# Set task
Print the lines beginning with the one that contains "seen from above" and ending with the one that contains "obj.matrix_parent_inverse = Matrix.Identity(4)", exactly, both included, and no other lines.

# Given material
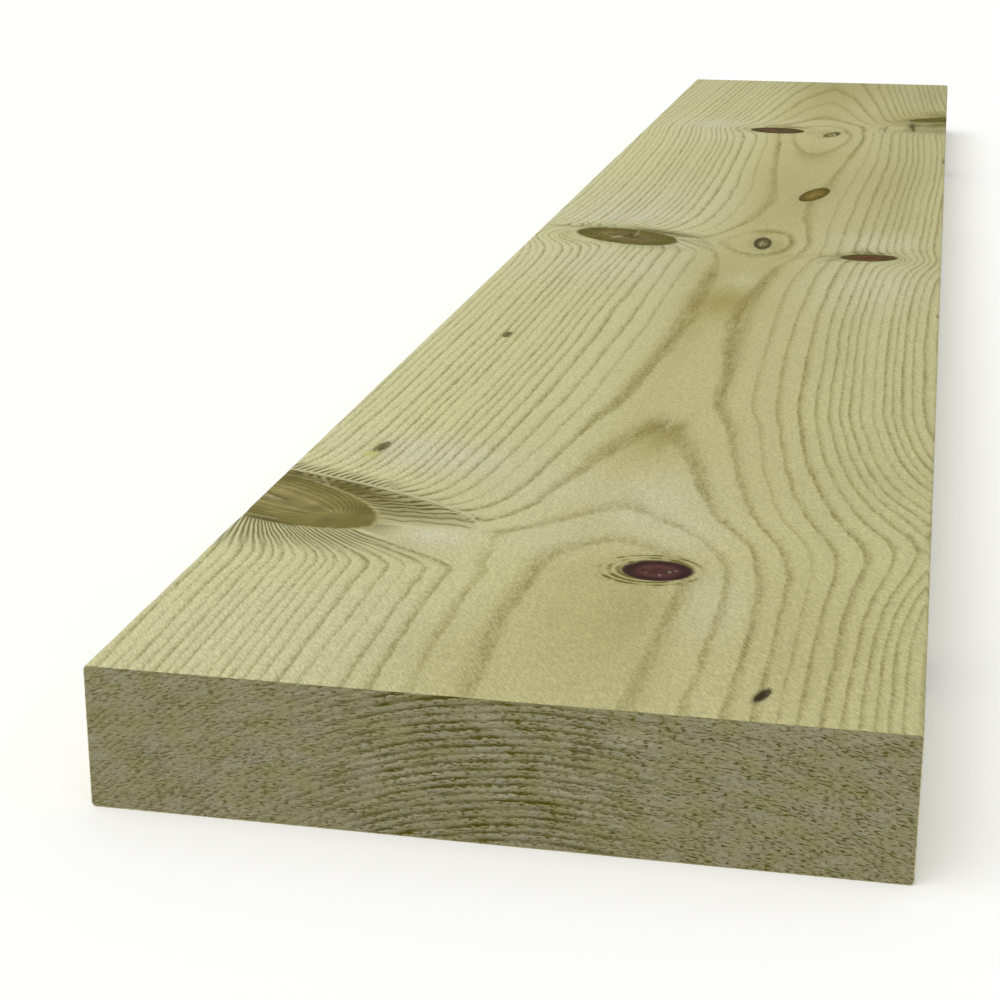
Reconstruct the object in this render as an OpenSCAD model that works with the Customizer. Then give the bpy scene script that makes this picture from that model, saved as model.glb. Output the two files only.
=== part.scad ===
// Flat-sawn softwood plank, one piece of stock, lying on its wide face.
// X runs across the width, Y along the length and Z up. The origin is on the
// floor, under the middle of the plank.

/* [Section] */
// Width across the wide face
plank_w = 250; // [75:1:300]
// Thickness between the two wide faces
plank_t = 47; // [16:1:100]
// Radius of the four eased arrises that run the length
arris_r = 1.5; // [0.5:0.1:6]

/* [Length] */
// Length between the two sawn ends
plank_l = 1600; // [300:10:6000]
// Flat broken off the rim of each sawn end
end_break = 0.4; // [0.1:0.1:3]

/* [Hidden] */
// The arris is a true arc, so its step count only sets how a preview looks
arris_steps = 48;
timber = "#bdb783";

// Rectangle with rounded corners, centred on the origin: two bars that cross,
// and a disc in each corner.
module eased_section(w, t, r) {
    square([w - 2 * r, t], center = true);
    square([w, t - 2 * r], center = true);
    for (side = [-1, 1], face = [-1, 1])
        translate([side * (w / 2 - r), face * (t / 2 - r)])
            circle(r, $fn = arris_steps);
}

// Rectangle with its four corners cut off at 45 degrees, centred on the origin.
module broken_outline(across, along, cut) {
    u = across / 2;
    v = along / 2;
    polygon([
        [-u, -v + cut], [-u + cut, -v], [u - cut, -v], [u, -v + cut],
        [u, v - cut], [u - cut, v], [-u + cut, v], [-u, v - cut]
    ]);
}

// The stock as it leaves the planer: the eased section, run out along Y.
module planed_stock() {
    rotate([90, 0, 0])
        linear_extrude(plank_l, center = true)
            eased_section(plank_w, plank_t, arris_r);
}

// The room inside the broken rims of both ends. The outline seen from above
// breaks the upright edges of each end, and the outline seen from the side
// breaks the top and bottom edges.
module inside_broken_rims() {
    intersection() {
        linear_extrude(plank_t, center = true)
            broken_outline(plank_w, plank_l, end_break);
        rotate([0, 90, 0])
            linear_extrude(plank_w, center = true)
                broken_outline(plank_t, plank_l, end_break);
    }
}

module plank() {
    color(timber)
        translate([0, 0, plank_t / 2])
            intersection() {
                planed_stock();
                inside_broken_rims();
            }
}

plank();
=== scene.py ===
# %% [markdown]
# A length of sawn and planed softwood, lying flat. The real thing is one piece of stock, so the
# model is one piece too. The lesson grows the wood first, as rings round a pith with branches
# running out of it, and then cuts the board's surface through that wood. Whatever shows on a
# face, an edge or an end is then the same ring or the same knot.

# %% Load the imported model
import math
import bpy
import numpy as np
from mathutils import Matrix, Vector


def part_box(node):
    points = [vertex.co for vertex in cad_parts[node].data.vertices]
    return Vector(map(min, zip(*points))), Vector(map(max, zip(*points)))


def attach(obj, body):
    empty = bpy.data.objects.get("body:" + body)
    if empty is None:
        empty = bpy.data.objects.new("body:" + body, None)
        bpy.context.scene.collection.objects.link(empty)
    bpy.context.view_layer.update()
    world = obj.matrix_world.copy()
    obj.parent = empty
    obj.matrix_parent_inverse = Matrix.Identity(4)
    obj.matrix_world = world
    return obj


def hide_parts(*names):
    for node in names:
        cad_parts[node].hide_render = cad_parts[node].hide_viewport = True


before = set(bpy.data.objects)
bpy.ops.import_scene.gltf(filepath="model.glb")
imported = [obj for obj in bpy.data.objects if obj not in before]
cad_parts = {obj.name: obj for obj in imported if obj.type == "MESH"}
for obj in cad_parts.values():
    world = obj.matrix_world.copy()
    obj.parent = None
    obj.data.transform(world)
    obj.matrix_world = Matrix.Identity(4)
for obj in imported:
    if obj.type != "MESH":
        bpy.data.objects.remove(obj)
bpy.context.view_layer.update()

board_low, board_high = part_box("plank")
WIDTH, LENGTH, THICK = [1000.0 * (b - a) for a, b in zip(board_low, board_high)]
print("board", round(WIDTH), "x", round(LENGTH), "x", round(THICK), "mm")

# %% [markdown]
# All the growing below is written in millimetres, as a joiner measures: across from the left
# edge, along from the near end and up from the underside. The trunk's pith lay about 180 mm
# below the top face, off centre, so the saw met the rings nearly flat in the middle of the
# board and steeply at its edges. That gives the wide flames in the middle and the close
# straight lines beside them. The stations say where the pith was and how far the rings had
# grown, one row for each change along the board. The years are ring widths, oldest first.

# %% The trunk: yearly growth and the line of its pith
INNER_YEARS = [2.6, 2.7, 2.6, 2.7, 2.6, 2.5, 2.6, 2.7, 2.5, 2.6, 2.7,
               2.4, 2.5, 2.7, 2.6, 2.3, 2.6, 2.8, 2.5, 2.6, 2.4, 2.7]
OUTER_YEARS = [2.8, 2.9, 2.5, 2.3, 2.2, 2.8, 2.4, 2.1, 1.8, 1.6, 1.8, 2.5, 2.2, 1.8,
               2.1, 2.4, 2.7, 2.9, 2.9, 2.3, 2.3, 2.2, 3.0, 3.2, 2.8, 2.6, 2.4, 2.6]
FIRST_RING = 181.5
RING_RADII = FIRST_RING + np.concatenate(
    [-np.cumsum(INNER_YEARS[::-1])[::-1], [0.0], np.cumsum(OUTER_YEARS)])
RING_NUMBERS = np.arange(len(RING_RADII)) - len(INNER_YEARS)
TRUNK = [  # along, pith across, pith below the top, trunk radius over the pith
    (-50, 141.5, 180.0, 180.0), (76, 141.0, 180.0, 179.6), (121, 140.5, 180.0, 180.2),
    (148, 140.0, 180.0, 181.5), (190, 138.0, 180.5, 184.3), (303, 136.0, 181.0, 187.2),
    (343, 135.0, 181.0, 188.2), (520, 135.5, 181.0, 189.2), (618, 137.5, 181.0, 189.0),
    (727, 143.0, 182.0, 188.6), (870, 148.0, 184.0, 189.2), (989, 149.5, 183.0, 188.5),
    (1070, 149.8, 182.0, 187.7), (1231, 147.0, 182.5, 187.6), (1322, 145.0, 183.0, 189.82),
    (1433, 143.6, 184.0, 192.0), (1572, 143.0, 185.0, 194.75), (1675, 143.0, 185.0, 196.0)]
RIDGE = [  # along, mm that the rings are raised in the middle
    (-50, 0.4), (330, 0.4), (430, 0.0), (1340, 0.0), (1420, 0.5), (1560, 0.9), (1700, 0.9)]


def smooth_between(at, stations, values):
    """Runs through the stations with no corner and no overshoot."""
    stations = np.asarray(stations, float)
    values = np.asarray(values, float)
    gap = np.diff(stations)
    slope = np.diff(values) / gap
    lean = np.zeros(len(values))
    for i in range(1, len(values) - 1):
        if slope[i - 1] * slope[i] > 0:
            lean[i] = 2.0 / (1.0 / slope[i - 1] + 1.0 / slope[i])
    at = np.clip(at, stations[0], stations[-1])
    i = np.clip(np.searchsorted(stations, at) - 1, 0, len(gap) - 1)
    t = (at - stations[i]) / gap[i]
    rest = 1.0 - t
    return (values[i] * (1 + 2 * t) * rest ** 2 + values[i + 1] * t * t * (3 - 2 * t)
            + gap[i] * (lean[i] * t * rest ** 2 - lean[i + 1] * t * t * rest))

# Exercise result
// The room inside the broken rims of both ends. The outline seen from above
// breaks the upright edges of each end, and the outline seen from the side
// breaks the top and bottom edges.
module inside_broken_rims() {
    intersection() {
        linear_extrude(plank_t, center = true)
            broken_outline(plank_w, plank_l, end_break);
        rotate([0, 90, 0])
            linear_extrude(plank_w, center = true)
                broken_outline(plank_t, plank_l, end_break);
    }
}

module plank() {
    color(timber)
        translate([0, 0, plank_t / 2])
            intersection() {
                planed_stock();
                inside_broken_rims();
            }
}

plank();
=== scene.py ===
# %% [markdown]
# A length of sawn and planed softwood, lying flat. The real thing is one piece of stock, so the
# model is one piece too. The lesson grows the wood first, as rings round a pith with branches
# running out of it, and then cuts the board's surface through that wood. Whatever shows on a
# face, an edge or an end is then the same ring or the same knot.

# %% Load the imported model
import math
import bpy
import numpy as np
from mathutils import Matrix, Vector


def part_box(node):
    points = [vertex.co for vertex in cad_parts[node].data.vertices]
    return Vector(map(min, zip(*points))), Vector(map(max, zip(*points)))


def attach(obj, body):
    empty = bpy.data.objects.get("body:" + body)
    if empty is None:
        empty = bpy.data.objects.new("body:" + body, None)
        bpy.context.scene.collection.objects.link(empty)
    bpy.context.view_layer.update()
    world = obj.matrix_world.copy()
    obj.parent = empty
    obj.matrix_parent_inverse = Matrix.Identity(4)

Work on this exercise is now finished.